Hawell promoted DVR cards specially designed for Linux OSs with simple GUIs to configure and perform functions.
In addition, Chinese camera suppliers like Actiontop, Pearmain, Relong, Siyexing, Yes and Sunican promoted cameras with detailed PCB designs to ensure stability. Siyexing and Yes have self-molding capabilities. Siyexing highlighted its demi domes with pan tilt, while Yes flogged its new YES-8003 IR cameras with housing displays to show off its mature molding skills. Visitors greatly enjoyed Actiontop's auto-tracking speed domes and Relong's explosion-proof cameras.
Pearmain chose to focus on matrix systems to connect hundreds of sites and IP networking products like CMS, digital fiberoptic transceivers, intelligent speed domes and intelligent management platforms.
For lenses, Chinese exhibitors like Aheadex, Avemia, Dongya, Leading, Ricom and SOEST provided multi-layer protection, IR correction, better light penetration for crystalclear images and megapixel products.

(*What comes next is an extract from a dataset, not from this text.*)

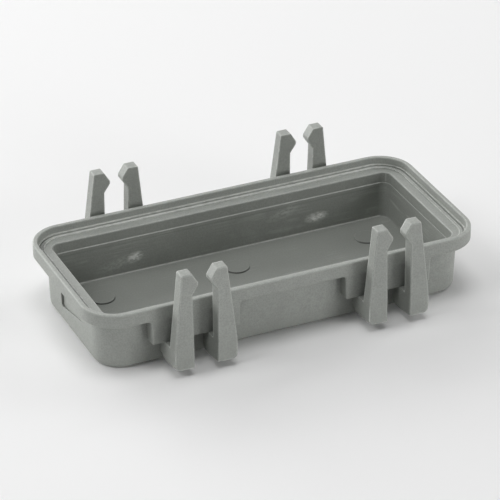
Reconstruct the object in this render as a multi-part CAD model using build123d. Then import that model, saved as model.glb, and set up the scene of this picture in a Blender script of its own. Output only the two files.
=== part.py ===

Ricom, which specializes in lens development, demonstrated a special 400-millimeter lens for astronomy. Aheadex exhibited not only lenses but also cameras and standalone DVRs. Its most famous lenses are those with focal lengths from 3.5 millimeters to eight millimeters. Leading was all about IR correction and megapixel lenses.
RFID exhibitor Landwell, which specializes in guard tour systems, promoted its new handy design for nurses. The all-in-one stainless-steel body with waterproof enclosure and built-in lithium battery can be used 300,000 times. The company also came out with a series of two-in-one guard tour systems; both contact and contactless data transactions are acceptable. Those products feature high resistance against vandalism, shock, vibration, water and dust. Sebury, the only Chinese card reader exhibitor was marketing its elegant, robust F1 and BC-2018M fingerprint readers. "We are ready to launch 10 new products annually to satisfy our customers," said Alick Wang, General Manager at Sebury.